Since then, she’s been making the same monthly payments, about $130, but to someone else in the group. A guy who came in with $10,000 debt on two credit cards.

“[Which means] typing in his account number to a different bank, his name is on it, but my money’s going to him,” Butcher said. “That kind of grounded me, that this is what community is. Helping each other because we’re being helped by the church.”

An ankle injury landed Caroline Butcher in $4,000 debt. Today she’s healed and leads dance classes. (Peter Balonon-Rosen/Marketplace)

Nothing about the church’s system is legally binding. Butcher could, at any point, walk away from the group (something which has happened in the past). The whole system relies on trust that she — and others — won’t.

At monthly dinners, members also hold each other accountable to making budgets and not using credit cards.

These dinners make the practice of paying off debt and living within your means a social ritual rather than a personal act. According to Butcher, it’s changed how she thinks.

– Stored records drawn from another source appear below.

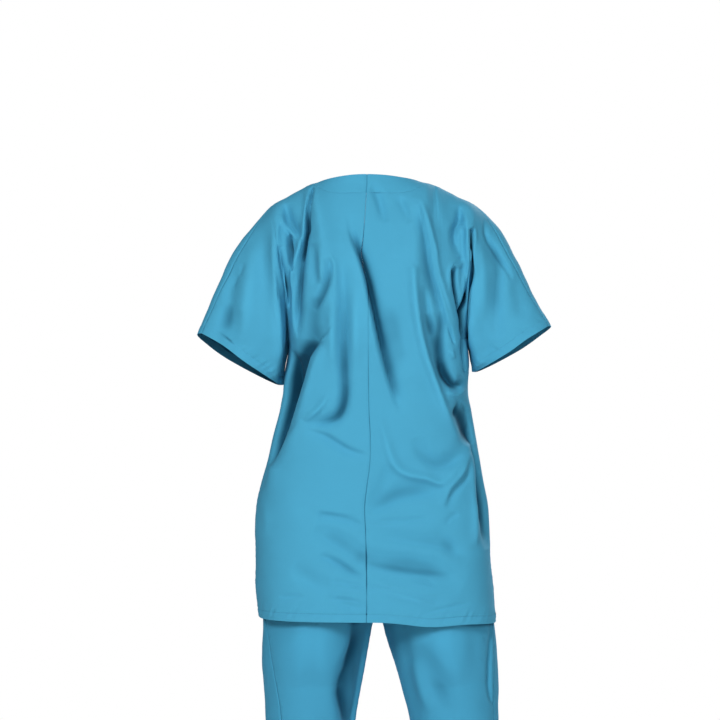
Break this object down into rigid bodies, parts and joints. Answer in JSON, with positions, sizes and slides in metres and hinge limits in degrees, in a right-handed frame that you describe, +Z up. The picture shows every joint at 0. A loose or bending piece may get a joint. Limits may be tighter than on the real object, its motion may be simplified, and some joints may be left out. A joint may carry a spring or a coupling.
{
  "type": "medical scrubs, kimono-sleeved top and trousers",
  "caption": "Short-sleeved V-neck scrub top with kimono sleeves and side vents over straight elasticated trousers, in worn form.",
  "frame": {"origin": "middle of the neck opening at the height of the side neck points, where the wearer's shoulders carry the top", "axes": "+Z up, -Y the way the wearer faces, +X to the wearer's left"},
  "size_m": [0.5636, 0.2534, 1.4051],
  "materials": {
    "cloth": "fine blue-green poly-cotton twill, faint sheen",
    "facing": "same twill, wrong side",
    "trouser_cloth": "same blue-green poly-cotton twill"
  },
  "bodies": {
    "root": {"back_left": "cloth", "back_right": "cloth", "front": "cloth", "neck_facing_back": "facing", "neck_facing_front": "facing", "pocket_left": "cloth", "pocket_right": "cloth", "trouser_back_left": "trouser_cloth", "trouser_back_right": "trouser_cloth", "trouser_front_left": "trouser_cloth", "trouser_front_right": "trouser_cloth", "waistband": "trouser_cloth"}
  },
  "joints": []
}
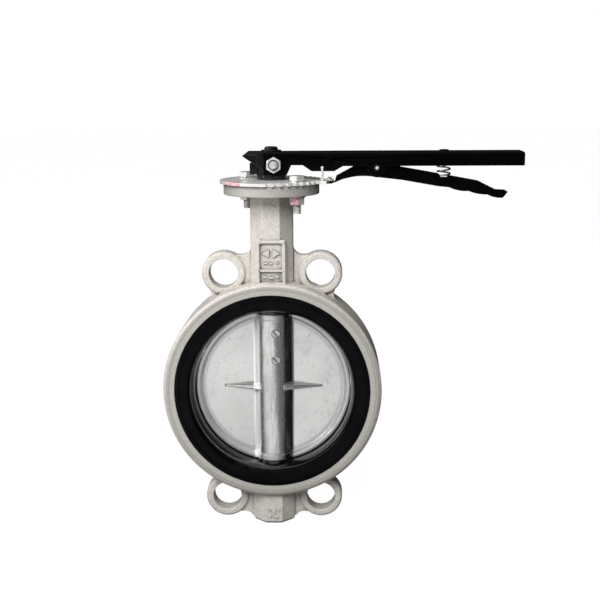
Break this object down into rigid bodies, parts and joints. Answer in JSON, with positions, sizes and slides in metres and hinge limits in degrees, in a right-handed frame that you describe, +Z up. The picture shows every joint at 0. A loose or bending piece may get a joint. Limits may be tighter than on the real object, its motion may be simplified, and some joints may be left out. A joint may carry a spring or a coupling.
{
  "type": "butterfly valve",
  "caption": "Lever-operated wafer butterfly valve: eared cast body, rubber-lined bore, turning disc on a one-piece stem, notched plate and a latching hand lever.",
  "frame": {"origin": "centre of the bore, on the middle plane between the two sealing faces", "axes": "+Z up along the stem, +Y along the pipe, +X towards the lever's grip while the disc is closed"},
  "size_m": [0.3385, 0.1025, 0.3647],
  "materials": {
    "cast_body": "sand-blasted stainless casting",
    "rubber": "glossy black rubber",
    "disc_steel": "polished stainless casting",
    "machined_steel": "machined",
    "bushing": "sliding bronze",
    "zinc_plate": "bright zinc plated",
    "zinc_screw": "bright zinc plated",
    "black_cast": "satin black paint on a casting",
    "black_gloss": "gloss black enamel on pressed sheet",
    "bright_pin": "bright",
    "spring_steel": "bright spring wire"
  },
  "bodies": {
    "valve_body": {"body": "cast_body", "seat": "rubber", "stem_seal_rings": "rubber", "thrust_washer": "machined_steel", "upper_bushing": "bushing", "middle_bushing": "bushing", "lower_bushing": "bushing", "notch_plate": "zinc_plate", "stop_pins": "zinc_plate", "plate_screws": "zinc_screw", "plate_washers": "zinc_screw", "plate_nuts": "zinc_screw"},
    "drive": {"stem": "machined_steel", "disc": "disc_steel", "disc_pins": "machined_steel", "retaining_ring": "machined_steel", "lever_hub": "black_cast", "lever": "black_gloss", "spacer_rivet": "black_gloss", "trigger_pin": "bright_pin", "clamp_screw": "zinc_screw", "lock_nut": "zinc_screw", "top_washer": "black_cast", "top_screw": "black_cast", "return_spring": "spring_steel", "spring_rivet": "black_gloss"},
    "squeeze_trigger": {"trigger": "black_gloss", "latch_tooth": "zinc_plate", "latch_rivet": "zinc_plate"}
  },
  "joints": [
    {"name": "lever_turn", "type": "hinge", "parent": "valve_body", "child": "drive", "pos_m": [0, 0, 0.1], "axis": [0, 0, 1], "range_deg": [0, 90]},
    {"name": "trigger_squeeze", "type": "hinge", "parent": "drive", "child": "squeeze_trigger", "pos_m": [0.0985, 0, 0.2105], "axis": [0, -1, 0], "range_deg": [0, 6], "stiffness_Nm_per_rad": 6, "springref_deg": -5.73, "deforming": ["return_spring"]}
  ]
}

“Any sort of group that you’re in is going to help change your mindset from a ‘me’ to an ‘us,'” she said. “When I first joined it was like, ‘My debt, and my failures, and my shortcomings.’ But being a part of this community is turning my focus outward a little bit. “

By January 2020, her group should pay off the final member’s debt. Then they’ll pay back the church for the money it used to pay off the debts of Butcher and another member.

Caroline will then be debt-free. Far more quickly than she might have been on her own.